Geraldo Carneiro (born 11 June 1952) is a Brazilian musician, writer and screenwriter.

==Life and career==

Carneiro was born in Belo Horizonte. In his youth he dedicated himself to music, as a member of the band A Barca do Sol, together with his brother Nando Carneiro, Ritchie and others; he was also the composer and/or lyricist of numerous songs, including Choro de Nada, recorded initially by Vinicius de Moraes and Toquinho in 1975, and then by Antônio Carlos Jobim and Miúcha. He has also collaborated with many other musical artists: Egberto Gismonti, Astor Piazzolla, John Neschling, Francis Hime, Wagner Tiso, Ney Matogrosso, Lenine, Michel Legrand, Olivia Byington, Zé Renato, Cauby Peixoto, Fafá de Belém, Leila Pinheiro, Gal Costa, As Frenéticas, Jane Duboc, and Zezé Motta.
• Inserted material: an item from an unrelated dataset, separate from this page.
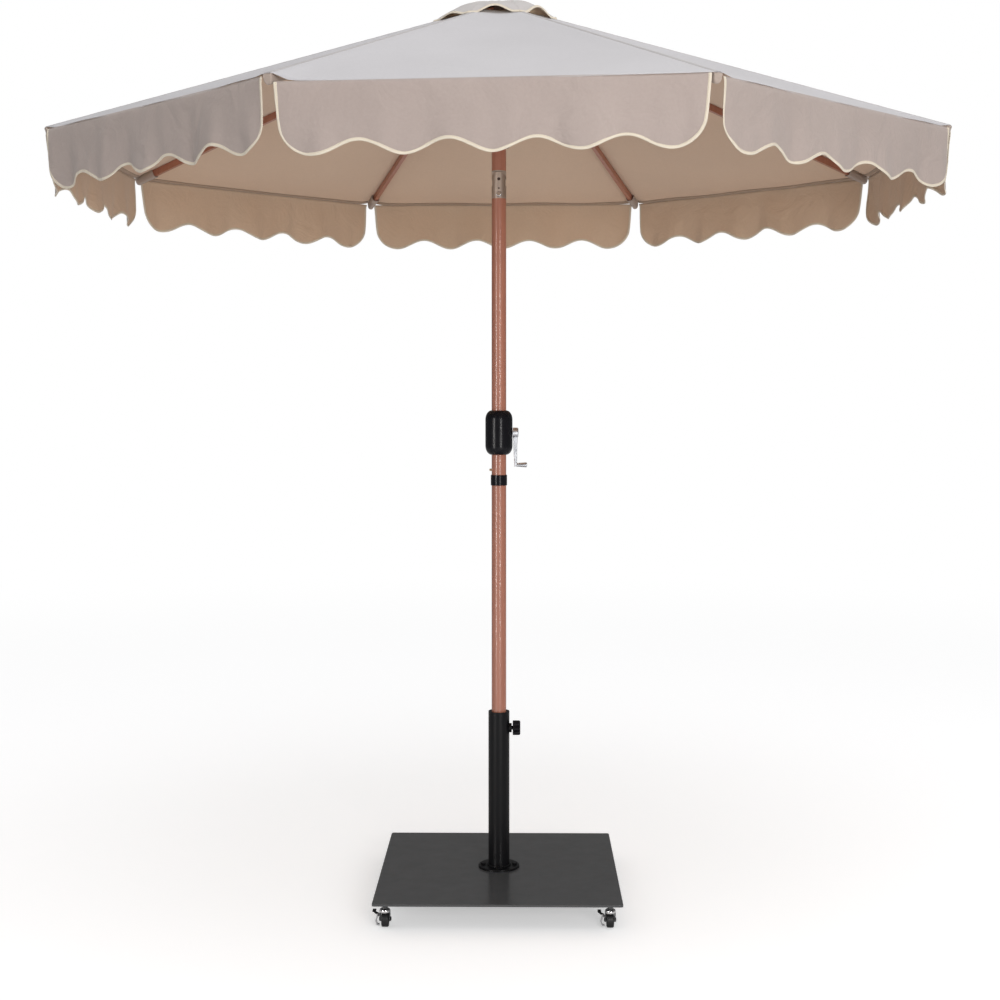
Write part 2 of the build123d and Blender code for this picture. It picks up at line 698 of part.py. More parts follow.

He actively participated in the literary movement of the so-called "poesia marginal" (marginal poetry), making his debut in this field with a collection of verses while still a student of Literature at the Pontifical Catholic University of Rio de Janeiro. He later published the books Verão Vagabundo (1980), Piquenique em (1995), Por Mares Nunca Dantes (2000), Lira dos Cinquent'anos (2002), Balada do Impostor (2006) and Poesia Reunida (2010).

For the theater he wrote, among other things, Lola Moreno, in collaboration with Bráulio Pedroso, and Além Bons Amigos, together with Miguel Falabella; he has also translated Shakespeare's The Tempest and Antony and Cleopatra, as well as texts by Frank Wedekind.

He has written screenplays for films and television works. In 2011 he signed, together with Alcides Nogueira, the telenovela O Astro - a remake of Magia by Janete Clair - which later won the Emmy Award.

Since 2016 he has been a member of the Brazilian Academy of Letters.